** Begin Given material **
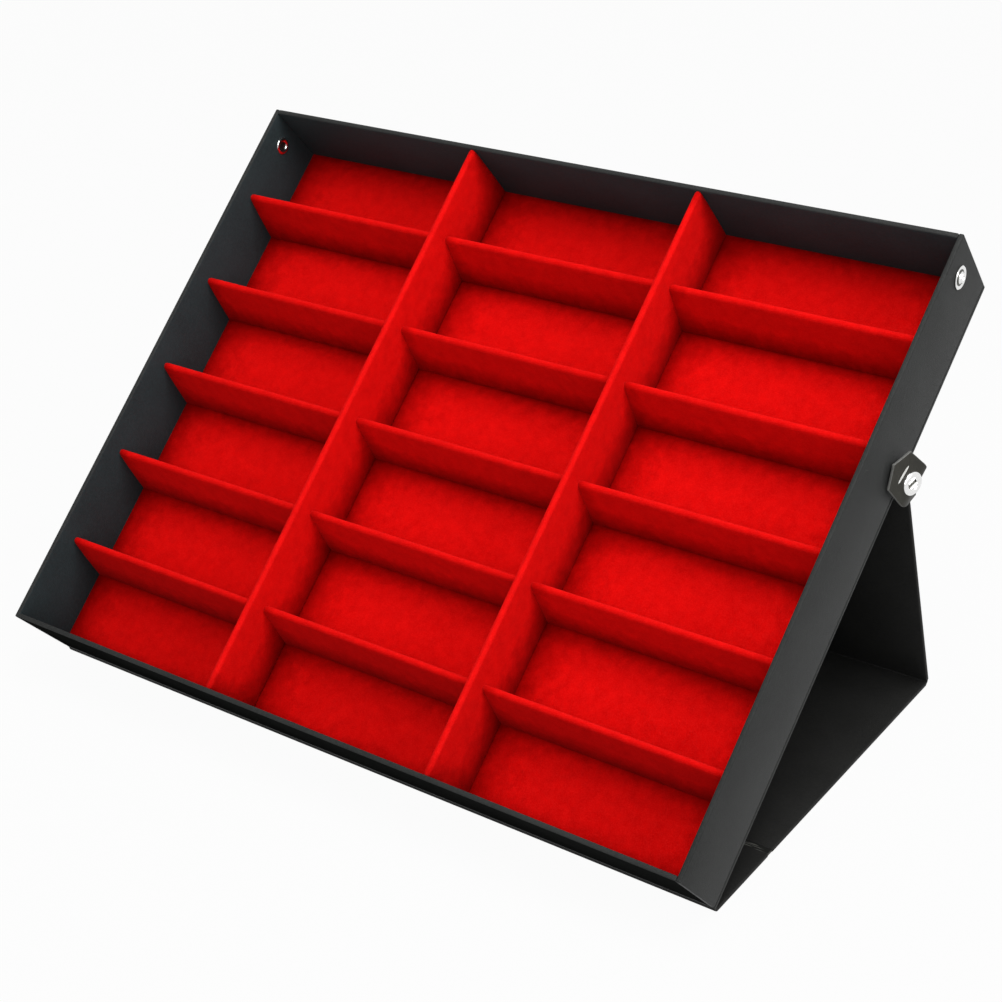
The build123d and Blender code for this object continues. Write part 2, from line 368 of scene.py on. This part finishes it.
slit_pale = leatherette("tab_slit", (0.55, 0.55, 0.53), (0.6, 0.6, 0.58), pebble=0.3 * mm)
# name, and the colours of the pile where it lies deep, where it is bright and where it is lit
red_velvet = velvet("velvet_red", (0.46, 0.0010, 0.0010), (0.57, 0.0020, 0.0017), (0.87, 0.033, 0.030))
chrome = plated("snap_metal", (0.88, 0.88, 0.87))
chrome_dark = plated("snap_metal_recess", (0.10, 0.10, 0.09), roughness=0.35)

# Mesh helpers


def make_object(name, mesh, where, materials, body):
    mesh.transform(where)
    for material in materials:
        mesh.materials.append(material)
    for face in mesh.polygons:
        face.use_smooth = True
    mesh.set_sharp_from_angle(angle=math.radians(40))
    piece = bpy.data.objects.new(name, mesh)
    bpy.context.collection.objects.link(piece)
    if body:
        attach(piece, body)
    return piece


def wrapped_board(node, where, materials, body, *ways):
    # a board wrapped in leatherette, with softly rounded edges; the faces that look the first of
    # the ways take the second material, and so on
    low, high = local_box(where, node)
    centre = (low + high) / 2
    size = high - low
    bm = bmesh.new()
    bmesh.ops.create_cube(bm, size=1.0)
    for v in bm.verts:
        v.co = centre + Vector([v.co[i] * size[i] for i in range(3)])
    bmesh.ops.bevel(bm, geom=bm.edges[:], offset=edge_radius, segments=edge_steps, profile=0.5,
                    affect="EDGES")
    for face in bm.faces:
        for index, way in enumerate(ways, 1):
            if face.normal.dot(Vector(way)) > 0.9:
                face.material_index = index
    mesh = bpy.data.meshes.new(f"{node}_wrapped")
    bm.to_mesh(mesh)
    bm.free()
    piece = make_object(f"{node}_wrapped", mesh, where, materials, body)
    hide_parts(node)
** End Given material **
Stated task »
Copy all lines from the data that hold the word "piece".

Reply to the exercise »
    piece = bpy.data.objects.new(name, mesh)
    bpy.context.collection.objects.link(piece)
        attach(piece, body)
    return piece
    piece = make_object(f"{node}_wrapped", mesh, where, materials, body)